Rethinking Architectural Practice: A New Way of Working
What does it mean to practice architecture in the UK today?
New-works co-founder was a guest on the Retrofit Meets: Ethics panel, an event hosted by The Building Centre and National Retrofit Hub
After 13 years running the all-services practice TDO, and now a year and a half with our new studio New-works, my co-founder Tom Lewith and I have been grappling with this question. Architecture sits at the intersection of some of society’s biggest challenges, and the way we practice has profound ethical implications for our profession, our communities, and our planet.

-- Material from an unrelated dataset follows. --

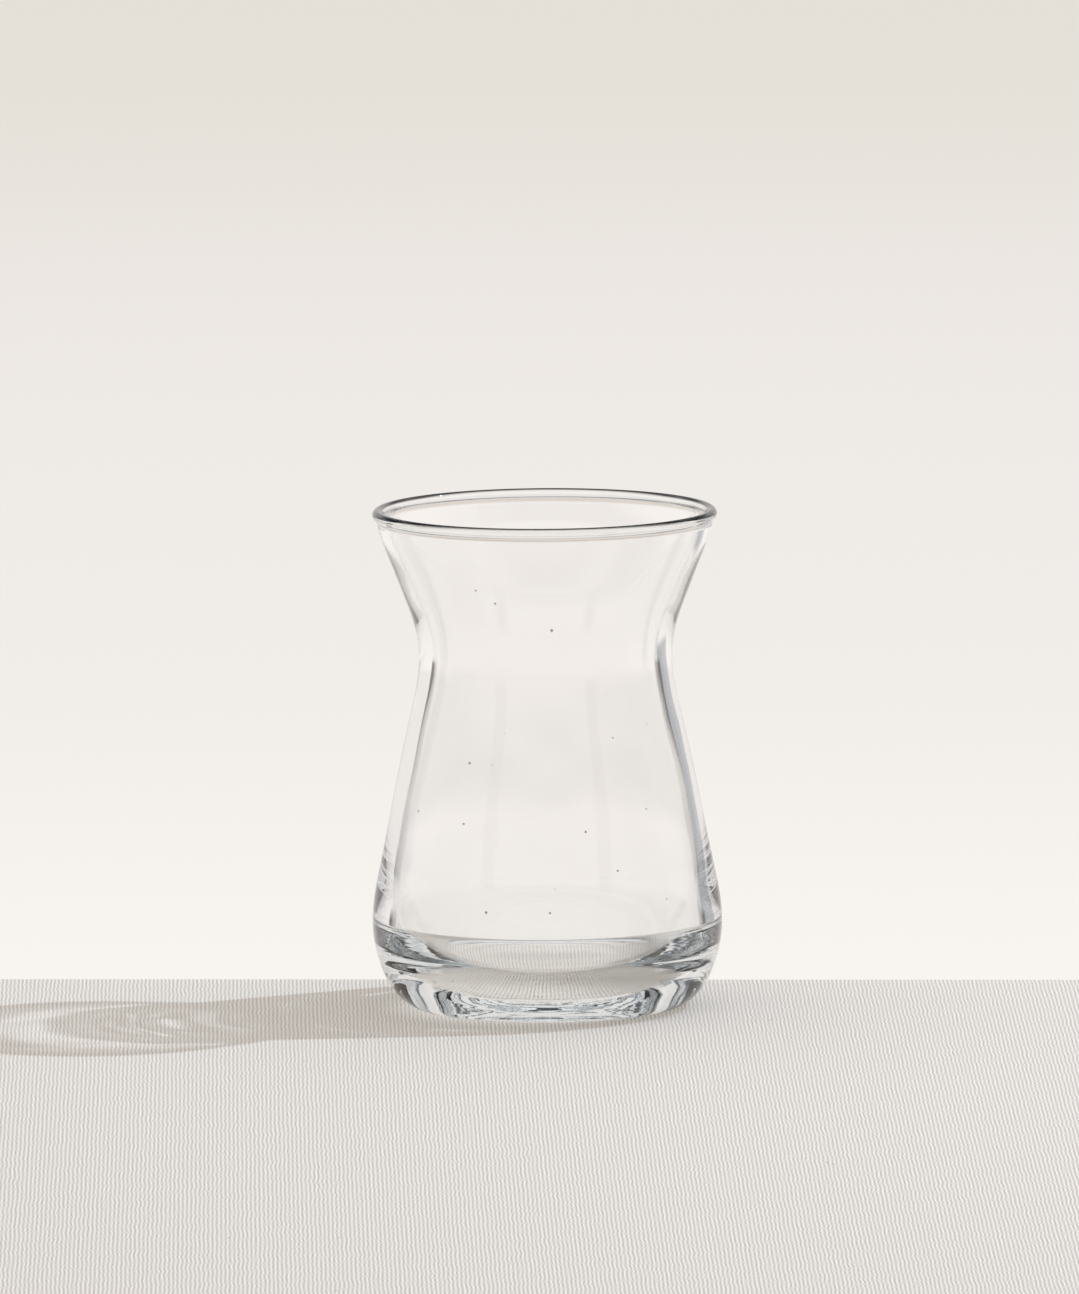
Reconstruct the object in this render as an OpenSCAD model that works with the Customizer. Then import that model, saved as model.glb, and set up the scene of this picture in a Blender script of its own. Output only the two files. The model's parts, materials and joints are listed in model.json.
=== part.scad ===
// Waisted tea glass: one turned piece of clear glass with a rolled rim, a round belly and a thick base.
// The axis is Z, the glass stands on z = 0, and all sizes are in millimetres.

/* [Overall] */
// Height from the table to the top of the rim
height = 87.6; // [80:0.1:100]

/* [Rim] */
// Outside diameter over the rolled rim
rim_d = 60.2; // [52:0.1:72]
// Thickness of the roll of glass along the rim
roll_d = 1.9; // [1.4:0.1:2.4]
// Depth of the groove under the roll, measured in from the roll's outside
groove_depth = 0.75; // [0.3:0.05:1]
// Drop from the top of the rim to the groove
groove_drop = 2.4; // [2:0.1:4]

/* [Outside] */
// Outside diameter at the waist
waist_d = 44.3; // [36:0.1:50]
// Height of the waist above the table
waist_h = 61.1; // [50:0.1:68]
// Outside diameter at the belly
belly_d = 61.2; // [54:0.1:70]
// Height of the belly's widest line
belly_h = 14.9; // [12:0.1:20]
// Outside diameter of the ring that the glass stands on
foot_d = 42.8; // [34:0.1:47]
// How flat the heel's round starts at the foot: 2 is an ellipse, and more is flatter
heel_foot_power = 2.1; // [1.6:0.02:2.8]
// How upright the heel's round ends at the belly: 2 is an ellipse, and less slants more
heel_belly_power = 1.8; // [1.4:0.02:2.6]

/* [Wall] */
// Thickness of the wall in the groove under the rim
groove_wall = 1.7; // [1.3:0.05:2.4]
// Thickness of the wall in the middle of the flare
flare_wall = 2.15; // [1.6:0.05:3]
// Thickness of the wall at the waist
waist_wall = 2.55; // [1.8:0.05:3.4]
// Thickness of the wall halfway down the shoulder
shoulder_wall = 2.3; // [1.6:0.05:3.2]
// Thickness of the wall low on the shoulder, above the belly
side_wall = 2.5; // [1.8:0.05:3.4]
// Thickness of the wall where the round inside bottom runs out into it
bowl_wall = 3.2; // [2.2:0.05:4]

/* [Base] */
// Height of the inside's lowest point above the table
floor_h = 4.3; // [3.4:0.1:7]
// Height at which the round inside bottom has run out into the wall
bowl_h = 15.6; // [13:0.1:20]
// How flat the inside bottom is around its centre: 2 is an ellipse, and more is flatter
bowl_floor_power = 4.5; // [2:0.1:6]
// How upright the inside bottom runs out into the wall: 2 is an ellipse, and less slants more
bowl_wall_power = 1.34; // [1.1:0.02:2.2]
// Width of the flat ring that touches the table
ring_w = 4.5; // [1:0.1:7]
// Rise of the hollow under the base
punt_h = 0.35; // [0.15:0.05:2]
// How broad the hollow is at its top: 1 is a cone, 2 is a dish, and more is flatter
punt_power = 1.8; // [1.2:0.1:3]

/* [Smoothness] */
// Steps along each stretch of the outline between two stations
curve_steps = 3; // [2:1:10]
// Steps along each round of the base, inside and out
corner_steps = 14; // [6:1:28]
// Steps along each half of the roll
roll_steps = 6; // [4:1:16]
// Facets around the axis
turn_facets = 180; // [60:12:240]

/* [Hidden] */

// Shoulder stations: shares of the rise from belly to waist, and of the draw-in on the way
shoulder_rise_shares = [0.116, 0.192, 0.307, 0.46, 0.613, 0.766, 0.843, 0.92];
shoulder_draw_shares = [0.055, 0.135, 0.266, 0.426, 0.595, 0.778, 0.874, 0.961];
// Flare stations: shares of the rise from waist to groove, and of the spread on the way
flare_rise_shares = [0.145, 0.294, 0.442, 0.589, 0.736, 0.882];
flare_spread_shares = [0.033, 0.138, 0.313, 0.503, 0.697, 0.882];
// Shares of the rise from the bowl's top to the waist at which the two walls of the shoulder are measured
side_wall_share = 0.2;
shoulder_wall_share = 0.55;
// Share of the rise from waist to groove at which the flare's wall is measured
flare_wall_share = 0.45;
// Angle below the roll's centre at which its round meets the groove outside
roll_start = -60;
// Angle at which the roll's round meets the wall inside
roll_end = 190;

rim_r = rim_d / 2;
roll_r = roll_d / 2;
waist_r = waist_d / 2;
belly_r = belly_d / 2;
foot_r = foot_d / 2;
groove_r = rim_r - groove_depth;
groove_h = height - groove_drop;

function mix(a, b, share) = a + (b - a) * share;

// Slope of the straight line from station i to the next one
function chord_slope(stations, i) =
    (stations[i + 1].x - stations[i].x) / (stations[i + 1].y - stations[i].y);

// Slope of the curve at station i: upright where the outline turns back, and otherwise between its chords
function curve_slope(stations, i, first, last) =
    i == 0 ? first :
    i == len(stations) - 1 ? last :
    let(below = chord_slope(stations, i - 1), above = chord_slope(stations, i))
    below * above <= 0 ? 0 : 2 * below * above / (below + above);

// Point at the given share of the way from station i to the next, on a smooth curve through all stations
function curve_point(stations, i, share, first, last) =
    let(
        rise = stations[i + 1].y - stations[i].y,
        lower = curve_slope(stations, i, first, last) * rise,
        upper = curve_slope(stations, i + 1, first, last) * rise,
        back = 1 - share
    )
    [
        stations[i].x * back * back * (1 + 2 * share) + lower * share * back * back
            + stations[i + 1].x * share * share * (3 - 2 * share) - upper * share * share * back,
        stations[i].y + rise * share
    ];

// Points of the smooth curve through stations of radius and height, from the lowest to the highest
function curve(stations, first, last) = [
    for (i = [0 : len(stations) - 2])
        for (step = [0 : curve_steps - 1])
            curve_point(stations, i, step / curve_steps, first, last),
    stations[len(stations) - 1]
];

// Points of a quarter round that leaves the level at `low` and ends upright at `high`
function corner(low, high, low_power, high_power) = [
    for (step = [0 : corner_steps])
        let(
            angle = 90 * step / corner_steps,
            side = pow(sin(angle), 2 / low_power),
            lift = 1 - pow(cos(angle), 2 / high_power)
        )
        [mix(low.x, high.x, side), mix(low.y, high.y, lift)]
];

// Outside of the wall, from the belly up to the groove
outer_stations = [
    [belly_r, belly_h],
    for (i = [0 : len(shoulder_rise_shares) - 1])
        [
            mix(belly_r, waist_r, shoulder_draw_shares[i]),
            mix(belly_h, waist_h, shoulder_rise_shares[i])
        ],
    [waist_r, waist_h],
    for (i = [0 : len(flare_rise_shares) - 1])
        [
            mix(waist_r, groove_r, flare_spread_shares[i]),
            mix(waist_h, groove_h, flare_rise_shares[i])
        ],
    [groove_r, groove_h]
];
groove_slope = chord_slope(outer_stations, len(outer_stations) - 2);
outer_wall = curve(outer_stations, 0, groove_slope);

// Round of the heel, from the foot ring up to the belly
heel = corner([foot_r, 0], [belly_r, belly_h], heel_foot_power, heel_belly_power);

// Wall thickness at any height, on a smooth curve through the six named walls
wall_stations = [
    [bowl_wall, bowl_h],
    [side_wall, mix(bowl_h, waist_h, side_wall_share)],
    [shoulder_wall, mix(bowl_h, waist_h, shoulder_wall_share)],
    [waist_wall, waist_h],
    [flare_wall, mix(waist_h, groove_h, flare_wall_share)],
    [groove_wall, groove_h]
];
wall_curve = curve(wall_stations, 0, 0);
function thickness(h) = lookup(h, [for (point = wall_curve) [point.y, point.x]]);

// Inside of the wall, from the top of the round bottom up to the groove
outer_radii = [for (point = concat(heel, outer_wall)) [point.y, point.x]];
function inner_radius(h) = lookup(h, outer_radii) - thickness(h);
least_rise = 0.3;
inner_wall = [
    [inner_radius(bowl_h), bowl_h],
    for (point = outer_wall)
        if (point.y > bowl_h + least_rise)
            [point.x - thickness(point.y), point.y]
];

// Round inside bottom, from its lowest point on the axis up to the wall
bowl = corner([0, floor_h], inner_wall[0], bowl_floor_power, bowl_wall_power);

// Points of a round from one angle to another, at both ends too
function arc(centre, radius, from, to) = [
    for (step = [0 : roll_steps])
        let(angle = mix(from, to, step / roll_steps))
        centre + radius * [cos(angle), sin(angle)]
];

// Roll along the rim, from the groove over the top to the inside
roll_centre = [rim_r - roll_r, height - roll_r];
roll = concat(
    arc(roll_centre, roll_r, roll_start, 90),
    arc(roll_centre, roll_r, 90, roll_end)
);

// Hollow under the base, from the axis out to the ring
punt_r = foot_r - ring_w;
punt = [
    for (step = [0 : corner_steps])
        let(share = step / corner_steps)
        [punt_r * share, punt_h * (1 - pow(share, punt_power))]
];

function reversed(points) = [for (i = [len(points) - 1 : -1 : 0]) points[i]];

module glass() {
    color([0.86, 0.9, 0.92, 0.35])
    rotate_extrude($fn = turn_facets)
    polygon(concat(punt, heel, outer_wall, roll, reversed(inner_wall), reversed(bowl)));
}

glass();
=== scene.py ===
"""Looks of a waisted tea glass, in metres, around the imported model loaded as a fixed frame."""
import json
import logging
import math
from dataclasses import dataclass, field
from enum import Enum

import bpy
import numpy as np
from mathutils import Matrix, Vector

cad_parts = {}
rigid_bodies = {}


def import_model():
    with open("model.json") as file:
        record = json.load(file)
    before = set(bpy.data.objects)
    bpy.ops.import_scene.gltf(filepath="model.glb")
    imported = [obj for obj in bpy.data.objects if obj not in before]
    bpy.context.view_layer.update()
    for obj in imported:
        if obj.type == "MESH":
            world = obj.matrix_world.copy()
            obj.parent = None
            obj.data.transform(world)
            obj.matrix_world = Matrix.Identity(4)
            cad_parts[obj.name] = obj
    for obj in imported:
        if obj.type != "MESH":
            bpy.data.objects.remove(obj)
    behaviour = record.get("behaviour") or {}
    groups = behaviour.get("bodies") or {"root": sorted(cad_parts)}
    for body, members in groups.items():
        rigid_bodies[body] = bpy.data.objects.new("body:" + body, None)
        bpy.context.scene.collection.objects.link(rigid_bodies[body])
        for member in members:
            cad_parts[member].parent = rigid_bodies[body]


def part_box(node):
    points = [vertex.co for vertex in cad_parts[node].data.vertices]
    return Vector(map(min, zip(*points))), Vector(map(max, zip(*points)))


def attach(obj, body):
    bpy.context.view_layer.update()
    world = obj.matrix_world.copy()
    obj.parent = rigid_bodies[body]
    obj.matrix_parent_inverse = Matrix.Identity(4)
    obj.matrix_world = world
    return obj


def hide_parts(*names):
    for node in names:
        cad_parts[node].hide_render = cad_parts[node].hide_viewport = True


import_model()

logging.basicConfig(level=logging.INFO, format="%(levelname)s %(message)s")
log = logging.getLogger("tea_glass")

MM = 0.001
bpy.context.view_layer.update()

# The photograph's frame, and where the glass stands in it
PHOTO_W = 1079
PHOTO_H = 1294
PIXEL = 0.175 * MM
BASE_PIXEL_X = 548.0
BASE_PIXEL_Y = 1005.1

# Enough bounces for thick glass. Cycles counts each reflection inside the glass as a glossy one.
MAX_BOUNCES = 40
TRANSMISSION_BOUNCES = 24
GLOSSY_BOUNCES = 28

Colour = tuple[float, float, float]
Span = tuple[float, float]
Station = tuple[float, float]
Stops = tuple[tuple[float, Colour], ...]
Socket = bpy.types.NodeSocket
Value = float | Socket
Inputs = dict[str | int, object]
Setting = str | int | bool | bpy.types.NodeTree

BLACK: Colour = (0.0, 0.0, 0.0)


class Graph:
    """Adds nodes to a node tree and links them as it goes."""

    def __init__(self, tree: bpy.types.NodeTree) -> None:
        """Takes the tree that the nodes go into."""
        self.tree = tree

    def node(self, kind: str, given: Inputs | None = None, **settings: Setting) -> bpy.types.Node:
        """Adds one node.

        Args:
            kind: The node's type name.
            given: A value, or a socket to link from, for each input by its name or number.
            settings: The node's own properties, which are set before its inputs.

        Returns:
            The new node.
        """
        made = self.tree.nodes.new(kind)
        for name, value in settings.items():
            setattr(made, name, value)
        for key, value in (given or {}).items():
            if isinstance(value, Socket):
                self.tree.links.new(value, made.inputs[key])
            else:
                made.inputs[key].default_value = value
        return made

    def math(
        self, operation: str, first: Value, second: Value = 0.0, clamp: bool = False,
    ) -> Socket:
        """Adds a Math node.

        Args:
            operation: The node's operation.
            first: The first value.
            second: The second value, where the operation has one.
            clamp: Whether the result stays between 0 and 1.

        Returns:
            The result.
        """
        given = {0: first, 1: second}
        return self.node("ShaderNodeMath", given, operation=operation, use_clamp=clamp).outputs[0]

    def times(self, first: Value, *others: Value) -> Socket:
        """Multiplies two or more values.

        Args:
            first: The first value.
            others: The values that it is multiplied by, in order.

        Returns:
            The product.
        """
        product = first
        for other in others:
            product = self.math("MULTIPLY", product, other)
        return product

    def span(
        self, value: Value, low: Value, high: Value, start: Value = 0.0, end: Value = 1.0,
    ) -> Socket:
        """Adds a smooth Map Range node.

        Args:
            value: The value to map.
            low: The value that becomes start.
            high: The value that becomes end.
            start: The result at low and below.
            end: The result at high and above.

        Returns:
            The result.
        """
        given = {"Value": value, "From Min": low, "From Max": high, "To Min": start, "To Max": end}
        return self.node("ShaderNodeMapRange", given, interpolation_type="SMOOTHSTEP").outputs[0]

    def blend(self, share: Value, first: Socket | Colour, second: Socket | Colour) -> Socket:
        """Adds a Mix Color node.

        Args:
            share: 0 for the first colour and 1 for the second.
            first: The first colour.
            second: The second colour.

        Returns:
            The mixed colour.
        """
        # The node's colour sockets come after those of its other data types
        first_input, second_input, output = 6, 7, 2
        given: Inputs = {"Factor": share}
        for number, colour in ((first_input, first), (second_input, second)):
            given[number] = colour if isinstance(colour, Socket) else (*colour, 1.0)
        return self.node("ShaderNodeMix", given, data_type="RGBA").outputs[output]

    def scaled(self, vector: Socket, factor: Value) -> Socket:
        """Vector times a factor."""
        given = {0: vector, "Scale": factor}
        return self.node("ShaderNodeVectorMath", given, operation="SCALE").outputs[0]

    def sum(self, first: Socket, second: Socket) -> Socket:
        """Sum of two vectors."""
        return self.node("ShaderNodeVectorMath", {0: first, 1: second}, operation="ADD").outputs[0]

    def noise(self, place: Socket, scale: Value = 1.0, detail: float = 2.0) -> Socket:
        """Noise around 0.5.

        Args:
            place: Where it is read.
            scale: Features for one unit of the place.
            detail: Number of finer layers.

        Returns:
            The value.
        """
        given = {"Vector": place, "Scale": scale, "Detail": detail}
        return self.node("ShaderNodeTexNoise", given).outputs[0]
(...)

Confronting Systemic Failures
The Grenfell Tower tragedy in 2017 marked a turning point. It exposed deep flaws in construction, regulation, and procurement, forcing architects to reconsider our responsibilities. Grenfell was a retrofit project—raising uncomfortable questions about how risks and benefits are balanced in our industry. For us, it cemented a belief in a Retrofit Firstapproach: adapting and improving what exists rather than demolishing. It is often more sustainable, sometimes more cost-effective, but it demands time, skill, and care—qualities that must be protected if we are to work ethically.
The Pressures on Practice
Today’s architects face multiple, intersecting crises:
The Climate Emergency: The built environment produces a quarter of UK carbon emissions (40% including construction). With 80% of the buildings we’ll use in 2050 already built, retrofitting isn’t optional—it’s essential. Yet despite professional advocacy, political commitment remains inconsistent.
The Cost of Living & AI: Since the RIBA Fee Scale was abolished in 1992, architects’ incomes have stagnated while the wider construction industry has flourished. Rising living costs, student debt, and low pay push many out of the profession, just as AI is reshaping the nature of design work. The question now is whether AI can support rather than replace architects, helping us work more effectively without burning out.
The Mental Health Crisis: Long hours, financial strain, and entrenched cultural expectations have created alarming rates of poor mental health among architects. Without a profession that is healthy and inclusive, we risk irrelevance.
A New Way of Working
At New-works, we wanted to build a different model of practice—one rooted in wellbeing, sustainability, and collaboration.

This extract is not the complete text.